In the medical arena, Viviana Gradinaru of Stanford described a technique for optical control of brain function. First, a form of DNA responsive to light is incorporated into a virus, which is then placed into a specific spot in the animal’s brain, perhaps when the animal is a mere embryo. The DNA is expressed in the brain; after the animal grows to maturity, a blue-emitting LED is fastened over a small hole in its skull. Gradinaru showed a video of a freely moving mouse that, upon photonic stimulation, ran around in startlingly repetitive circles until the LED was turned off. Ultimately, the researchers want to better understand neuropsychiatric diseases in humans and develop more-effective therapies.
Not all presentations were technical.
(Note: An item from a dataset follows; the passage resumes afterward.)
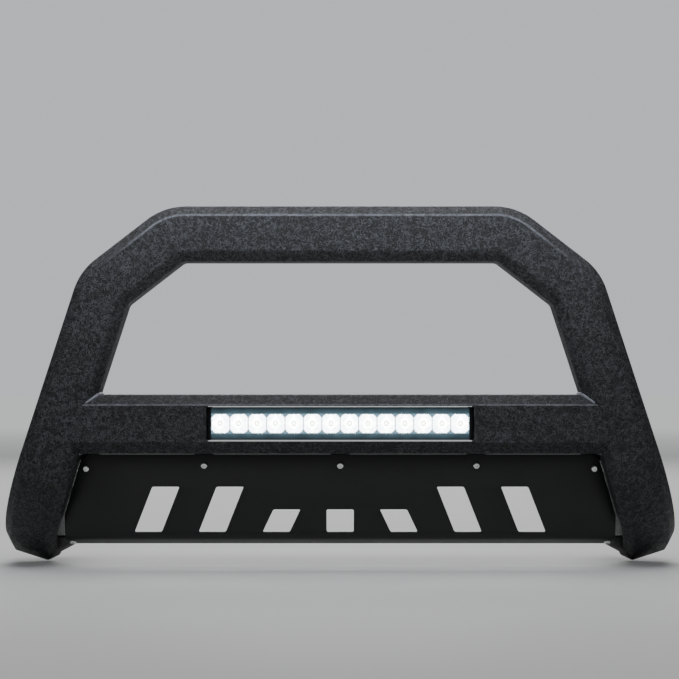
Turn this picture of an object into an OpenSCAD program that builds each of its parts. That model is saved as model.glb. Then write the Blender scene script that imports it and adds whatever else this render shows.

Sven Strohband of Mohr Davidow Ventures (MDV; Menlo Park, CA), an early-stage venture-capital firm, talked about MDV’s movement into photonics, and what the company looks for in a potential venture. First, the potential product should have a large technical differentiation: “Not a 1.1X, but a 10X change,” said Strohband. Second, the development team should be balanced in not only fields of expertise, but personality types. Third, the technology should be past its preliminary development, or, as Strohband put it, “Less R and more D.”
Other areas covered at the SPRC symposium included advanced laser and nonlinear devices, nanophotonics, ultrafast physics and x-ray science, and optical clocks and applications.